I have a dozen autistic friends who type to communicate. They’re frequently attacked by a school of special education professors who believe non speaking people can’t possibly do this. The professors’ thinking goes like this: “If an autistic goes into a forest with Hansel and Gretle and he points at a tree and Gretle supports his elbow so he can touch it, has he really communicated anything? Maybe the hapless autist didn’t want to touch that tree at all. What if Hansel and Gretel forced him to touch that Fagus sylvatica—for Gretle especially loves the beech trees of the Black Forest? (Much worse of course is that Gretle doesn’t even know she has a beech tree bias.) Now in turn, if the autist wanted to point at the beech tree and Hansel took his elbow, well Hansel might conceivably force him to touch a Scotch Pine since Hansel is a variant of “Hans” and Hans means “one who repeatedly rubs pine trees” and yes, Hansel is more than half dishonest, and in any case the poor autist doesn’t know the difference between a beech and a Christmas tree you see.
Divagation #1: wandering off the path, especially in forests…
There are no autists or people with autism. There are no blind people, no deaf people. The terms are meaningless as no two disabled citizens who are categorically believed to have the same disablement will experience it in the same way.
Divagation #2: Charles Darwin put his finger on it…
Referring to Darwin’s trans-speciesism where use of language is concerned, Elizabeth Grosz writes in her book “Becoming Undone: Darwinian Refections on Life, Politics, and Art”:
“The human represents one branch of an anthropoid line of language, birds an altogether different line, and bees and other insects another line again. Each develops languages, communication systems, forms of articulated becoming, sign-systems, according to its own morphological capacities, its own sexual interests, and its own species-specific affects. Each “speaks” as it can, elaborating a line of movement that brings sound, movement, resonance into being, that composes songs, sound-lines, statements, expressions as complex and rich as each species can bear.”
Clearly autists are human and not cockatoos or bees, but articulated becoming, sign-systems, and individuated morphological capacities are essential to any understanding of what language is.
Sound, movement, resonance, articulated becoming, complexity are all components of languages and work across what we call species but which we might as well call life itself.
Divagation @3: the boy next door has made a whistle from a blade of grass; I’m playing a trumpet…briefly, we make the same note on October 2nd 2002, in Columbus, Ohio…

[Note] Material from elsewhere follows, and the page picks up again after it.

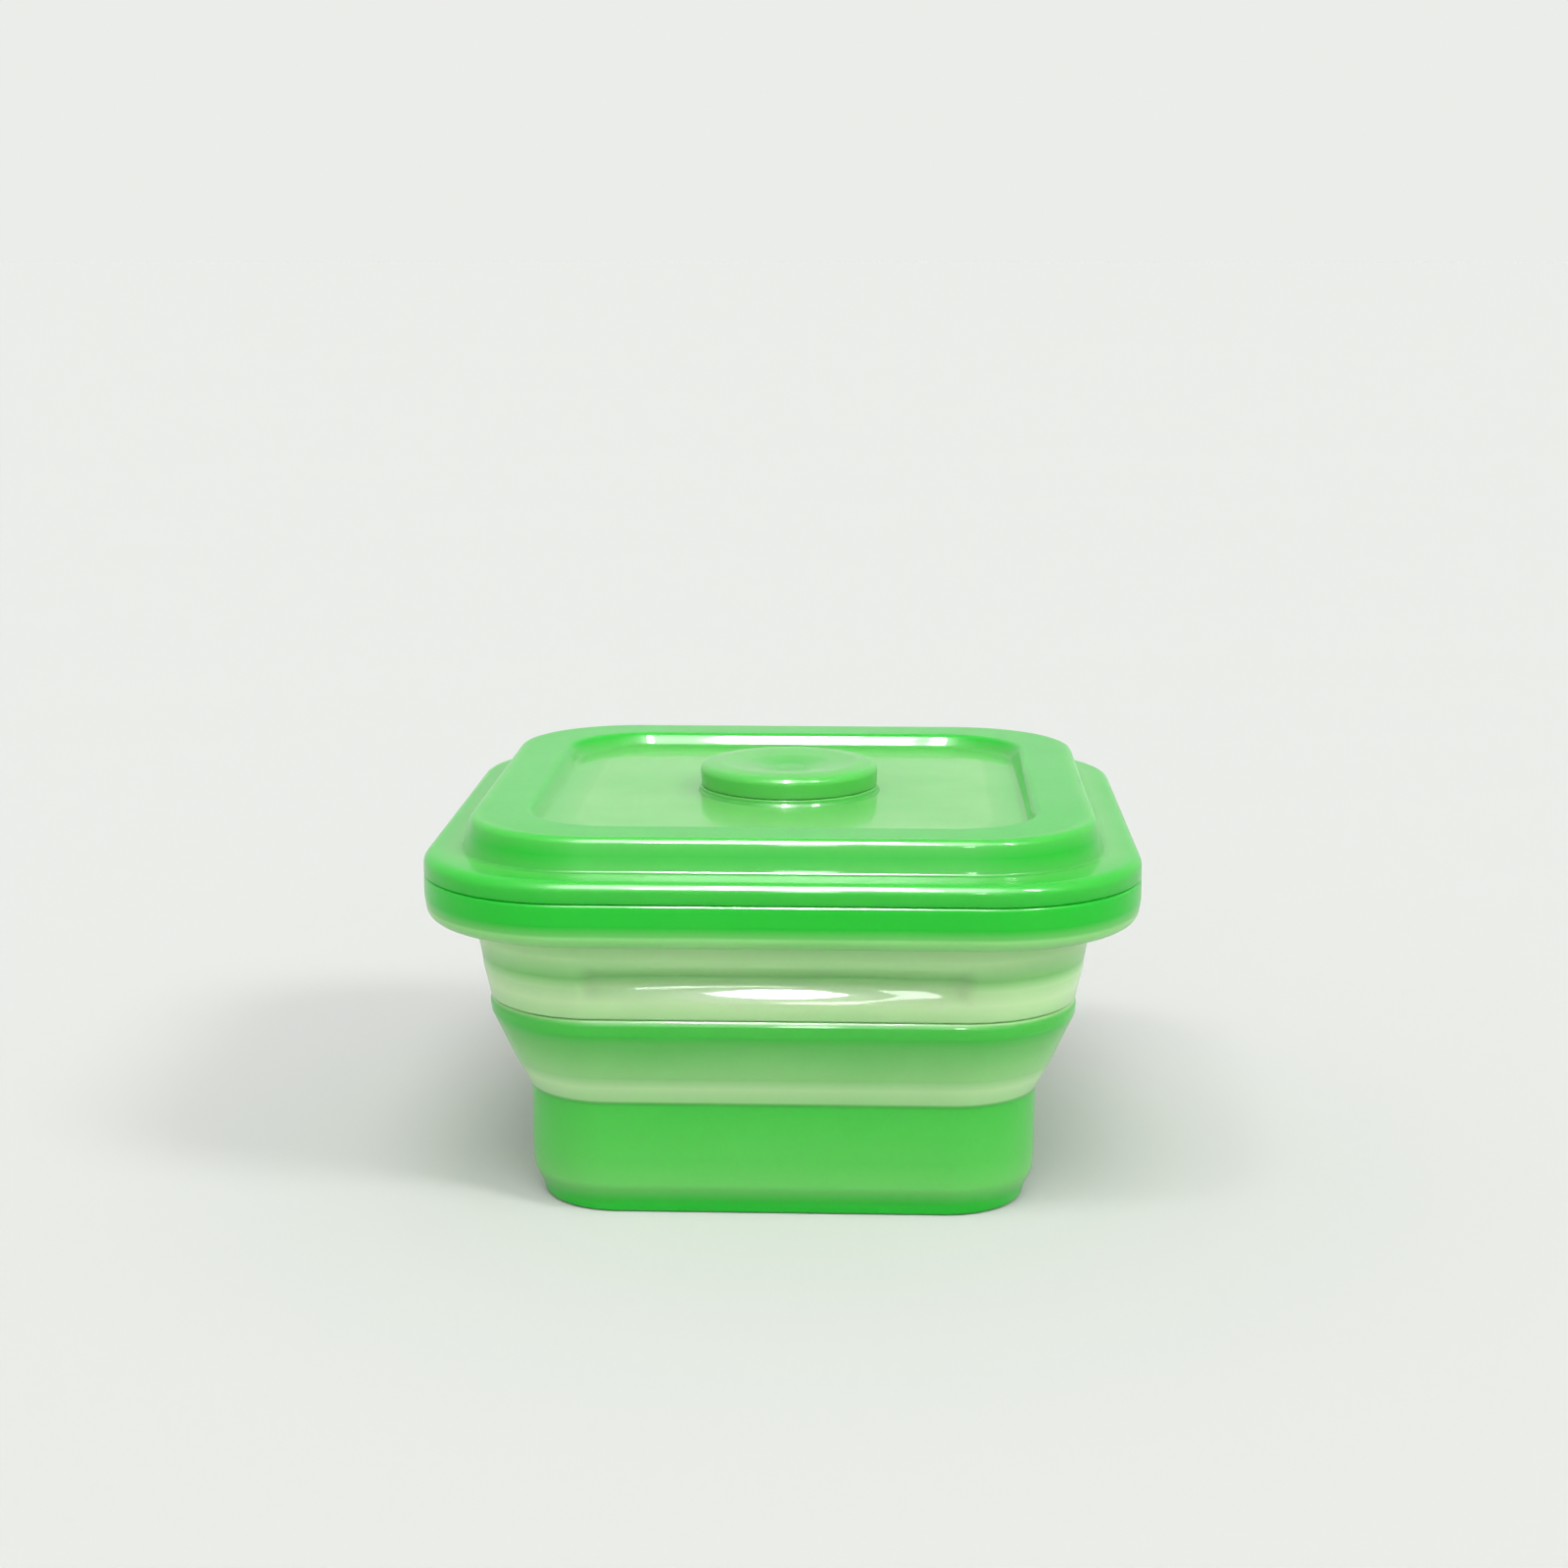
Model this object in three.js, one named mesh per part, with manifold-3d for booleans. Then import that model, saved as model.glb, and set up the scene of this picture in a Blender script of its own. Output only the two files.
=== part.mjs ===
// Collapsible silicone food box: a square folding bowl, a press-on lid and a pull-up vent plug.
// Millimetres, +Z up, origin at the middle of the base's underside.
//
// The bowl is one moulding on the real object. Its stiff zones slide past each other when it folds
// flat and its two thin fold walls turn inside out, so each zone is a piece of its own here:
// base_cup, lower_fold, fold_ring, upper_fold and rim, from the table up.
import * as THREE from "three";
import { mergeVertices } from "three/addons/utils/BufferGeometryUtils.js";
import Module from "manifold-3d";

// ---- Driving dimensions ----
// A "half" is half the width across the flats of a rounded square, at the middle of a side.
const RIM_HALF = 65; // outside of the rim and of the lid's flange
const RIM_CORNER = 28.3; // their corner radius, seen from above
const CORNER_TAPER = 0.67; // how fast the corner radius shrinks as the box gets narrower
const CORNER_STEPS = 8; // flats on each rounded corner
const MATING_GAP = 0.3; // between pieces that touch

const CUP_TOP = 22.4; // where the lower fold starts
const RING_BOTTOM = 34.3; // where the lower fold ends
const RING_TOP = 39.2; // where the upper fold starts
const RIM_BOTTOM = 46.6; // where the upper fold ends
const RIM_TOP = 62.8; // the face that the lid sits on
const FLANGE_TOP = 66.9;
const LID_TOP = 73;
const PANEL_TOP = 69; // sunken middle of the lid
const PANEL_UNDER = 67.4;
const SKIRT_BOTTOM = 56.5; // the lid's plug-in skirt

const CUP_HALF = 46.8;
const CUP_LIP_HALF = 47.2; // where the lower fold leaves the cup
const CUP_WALL = 2.2;
const FLOOR_TOP = 2.6;
const RING_BOTTOM_HALF = 52.6;
const FOLD_WALL = 0.9;
const RING_HALF = 53.7; // slides inside the neck when the box folds
const NECK_HALF = 55.2; // outside of the narrow end of the upper wall
const UPPER_WALL_HALF = 56.1;
const UPPER_WALL = 1.4;
const RIM_INNER_HALF = 55.2; // mouth of the bowl
const SKIRT_HALF = 54.8;
const SKIRT_WALL = 3.4;
const PLATEAU_HALF = 59; // foot of the lid's raised border
const PANEL_HALF = 46;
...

The professors I allude to in the field of Special Education are proponents of “exceptionality” and believe that a cohort of disabled students can only be taught if identifiable patterns of strengths and needs common to all students can be understood. In parts of Canada and in various places in the US a disabled student can only access special education services if he or she has an exceptionality—that is, they must prove they’re better than the rest of those dumb kids. In these days when neuroscience and assistive technology are changing our understanding of individual needs and competencies the hoary idea that autistic people must fit a neo-Victorian template, a spectrum if you will, with high functioning and low functioning labels trotted out like specimens in 19th century science is still prevalent. Forget that these professors have a stake in waving the flag of science as a red herring—that the majority of special education faculty are ill equipped to engage with contemporary neurological research into the nature of autism—let us just pretend that autists are mannequins, and voila! You’ve got the professors’ favorite “ableist” conspiracy theory. You see: there are no talented, imaginative non-speaking people. The term “facilitated communication” is their rhetorical weapon of choice—an outdated term and one that has zero relevance these days, but it is so easy to paint with an old, stiff, unwashed brush. It’s important to the proponents of exceptionality that the public continue to think nonspeaking people have no thoughts of their own. Moreover the general public should also believe that all inclusive communication techniques are dishonest because, after all, you must always remember Hansel and Gretle and the woods.
One thought on “Why Some Special Ed Profs are Afraid of Autists: Hint, They Don’t Know Very Much”
I often do not look at the keys because, after years of repetitive keyboarding classes in school, I got very good at it. Also, writing is a silent activity and typing makes it faster. The keyboard has been a voice for me as a Deaf person. My mother would say, “Your thoughts flow right into the the keyboard”, because I typed so quickly. I did not have to worry about talking or hearing when I was writing/typing, and when I was growing up, I did not always know ASL. I did not learn it until I was 14. Now, because I am so visual, I often look up at someone who is signing to me while I continue typing at the same time. For someone who is able to hear, they might continue looking at the computer or keyboard when someone speaks to them. I cannot do this, of course.